One person who seems less keen on San Francisco investing almost $200 million into a recycled water plant is perhaps its leading expert on the future of water.
Newsha K. Ajami, an SFPUC commissioner and director of urban water policy at Stanford University, told The Standard in an interview last week that the on-site reuse model is a more logical step as the city tries to build out a more “diverse portfolio” of water conservation models.
“In my professional opinion, I think on-site is the way to go,” said Ajami, who clarified that she was speaking as a water researcher and not in her capacity as a commissioner. “You have to start with the building blocks of building recycled water into our water portfolio, meaning we have to start with the smallest units in homes and buildings and gradually build up. And then we go to neighborhoods and city services areas.”
Gary Kremen, a director for the Santa Clara Valley Water District in the South Bay, suggested that San Francisco could find itself in a tough situation in the years to come, as a prolonged drought combined with water diverted from the Tuolumne River to farming communities could leave San Francisco thirsty for options.

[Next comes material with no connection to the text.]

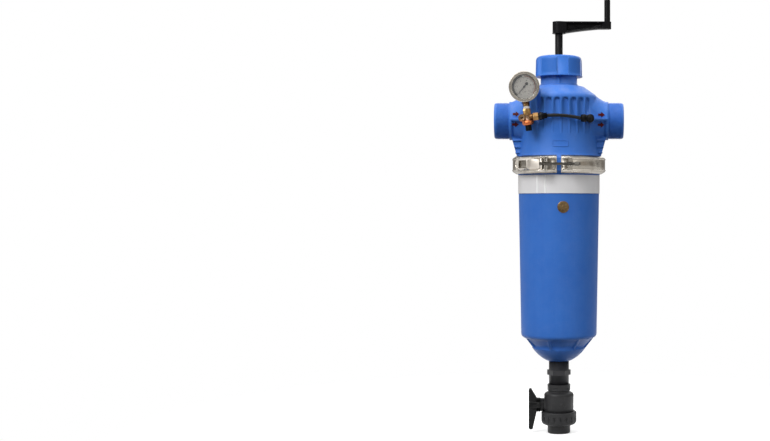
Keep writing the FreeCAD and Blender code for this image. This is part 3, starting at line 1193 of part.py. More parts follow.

“Without more conservation, San Francisco could be in a really tricky position,” Kremen said. “I can see the price of water not only heading at twice the rate of inflation but eventually surpassing the cost of gasoline—kind of Mad Max style.”
Forget the meek. Burning Man fans will inherit the earth.
Correction: A previous version of this story incorrectly noted the way wastewater is transported. Sewage lines transport wastewater from buildings and purple pipes would transport recycled water back to these buildings.